My husband paused from staring at our baby for a moment, then re-started the engine. It would only take ten more minutes to arrive at the hospital, though we hadn't even been on the road ten minutes. As we rushed towards our destination again, I suddenly realized that we needed to know what time our son was born. "It was 11:55," said my husband. Our little one had arrived just before midnight.
Neither my husband nor I remember more than a flash of the remainder of the drive to the hospital, but I remember my sense of euphoria: I was enormously happy to be holding our baby. He was warm and tiny and precious, and holding him close felt like the best job in the world--although the warm puddle (of water?) I was sitting in was a slightly icky reality check!
My husband pulled right up to the door of the labor and delivery department, and once he had pressed the intercom button and explained that his wife had had a baby in the car, it was only thirty seconds or so before a whole troupe of nurses and medical personnel arrived at my door. They wrapped the baby in more blankets, and as they prepared to transfer me to a wheelchair, I realized I still had my seatbelt on. That made me laugh! I felt cold air hit my bare bottom as two nurses lifted me by the armpits and placed me in the wheelchair, but there wasn't anything I could do about that with a baby in my arms!

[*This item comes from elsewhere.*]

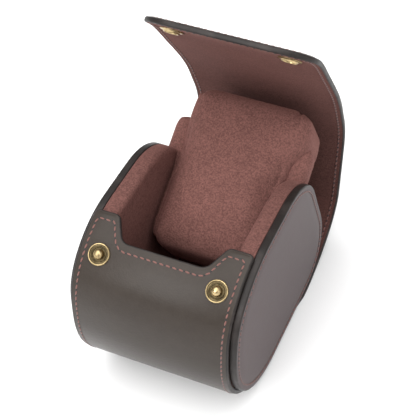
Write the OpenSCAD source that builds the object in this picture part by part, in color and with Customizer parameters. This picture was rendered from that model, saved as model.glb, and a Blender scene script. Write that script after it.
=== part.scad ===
// Travel case for one wristwatch: a leather wrap around two end walls, whose free flap
// folds over a loose cushion and snaps onto two studs at the front.
// X runs across the case, Y from front to back, Z up. The origin is the middle of the flat bottom.
// All sizes are in millimetres.

/* [Case outline] */
// Front of the end walls, ahead of the origin
front_reach = 72.5; // [66:0.5:80]
// Back of the end walls, behind the origin
back_reach = 42; // [38:0.5:48]
// Height at which the back starts to lean forward
back_knee_h = 31; // [28:0.5:34]
// Place of the shoulder where the back meets the crown
shoulder_y = 18.5; // [15:0.5:22]
// Height of the shoulder
shoulder_h = 76.5; // [72:0.5:80]
// Back end of the crown
crown_back_y = -1.5; // [-5:0.5:1]
// Front end of the crown
crown_front_y = -51.5; // [-54:0.5:-48]
// Height of the crown
crown_h = 90; // [86:0.5:94]
// Height of the brow, where the front turns down
brow_h = 73; // [70:0.5:75]
// Radius of the bottom corner at the back
heel_r = 19; // [15:0.5:21]
// Radius of the knee
knee_r = 35; // [20:1:40]
// Radius of the shoulder and of both ends of the crown
crown_r = 40; // [25:1:45]
// Radius of the brow
brow_r = 26; // [18:1:28]
// Radius of the large curve under the front
toe_r = 50; // [40:1:54]

/* [End walls] */
// Width over both end panels
case_w = 76; // [74:0.5:90]
// Thickness of a stitched end panel
panel_t = 2.5; // [1.5:0.1:4]
// Thickness of the padded wall inside an end panel
wall_t = 8.5; // [7:0.1:8.5]
// Thickness of the suede on the padded wall
suede_t = 0.8; // [0.4:0.1:1.2]

/* [Wrap] */
// Thickness of the wrap's outer leather
leather_t = 1.1; // [0.8:0.1:1.6]
// Thickness of the board in the wrap
board_t = 0.6; // [0.4:0.1:1]
// Thickness of the wrap's suede lining
lining_t = 0.7; // [0.5:0.1:1]
// Distance from the wrap's left edge to the outer face of the left end panel
left_margin = 1.5; // [0.5:0.1:2.2]
// Distance from the wrap's right edge to the outer face of the right end panel
right_margin = 3; // [2.6:0.1:4]
// Distance from the studs up to the top edge of the tabs
tab_rise = 18; // [15:0.5:20]
// Distance from the studs up to the bottom of the notch
notch_rise = 7; // [5:0.5:10]
// Width of each tab at its top
tab_top_w = 11.2; // [11:0.1:12.5]
// Width of each tab at its foot
tab_foot_w = 17; // [16:0.5:18.5]
// Radius in the bottom corners of the notch
notch_floor_r = 5; // [2:0.5:6]
// Radius on the inner corners of the tabs
notch_mouth_r = 3.5; // [1:0.5:5]

/* [Snaps] */
// Distance from the middle of a stud to the wrap's edge beside it
stud_margin = 9.4; // [8.8:0.1:10.2]
// Radius of a stud's flange
flange_r = 4.8; // [4:0.1:5.4]
// Radius of a stud's ball
ball_r = 2.1; // [1.6:0.1:2.4]
// Radius of the shanks that pass through the layers
shank_r = 1.5; // [1:0.1:1.6]
// Radius of a socket
socket_r = 5.2; // [4.8:0.1:5.6]
// Radius of a cap on the outside of the flap
cap_r = 6.2; // [5.8:0.1:7]
// Height of a cap's dome
cap_h = 1.6; // [1:0.1:2.2]
// Radial space between the ball and its socket
ball_space = 0.6; // [0.5:0.05:0.8]

/* [Flap] */
// Thickness of the flap's leather
flap_leather_t = 1.1; // [0.8:0.1:1.4]
// Thickness of the flap's board
flap_board_t = 0.8; // [0.5:0.1:1]
// Thickness of the flap's suede lining
flap_lining_t = 0.7; // [0.5:0.1:1]
// Space between the closed flap and the end walls
flap_gap = 0.4; // [0.3:0.1:1]
// Space between the closed flap and the tabs
tab_gap = 3.2; // [3:0.1:3.6]
// Bend of each of the two sections at the bottom corner, open to closed
heel_bend = 26; // [24:1:28]
// Flattening of the section at the back, open to closed
back_bend = 24; // [22:1:26]
// Bend of the section over the shoulder, open to closed
crown_bend = 19; // [17:1:21]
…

The whole car birth was just such a crazy experience, though the labor was fairly short, even easy. Looking back on that night, I know I simply misjudged how far along my labor had progressed, though I should have known it wouldn't take more than a few hours (since my last two births had been 2.5 hours and 4 hours each). Two nurses told me that they don't get car births very often, but I have two friends who had previously told me about their car births, so our story didn't seem so shocking to me once I'd had a few days to process what had occurred. "Secretly, we love it when this happens," a responding nurse told me that night. I guess the nurses enjoy having to jump into action! I wouldn't want to give birth in a car again, but my husband and I now have a story that will require retelling quite a few times over the years.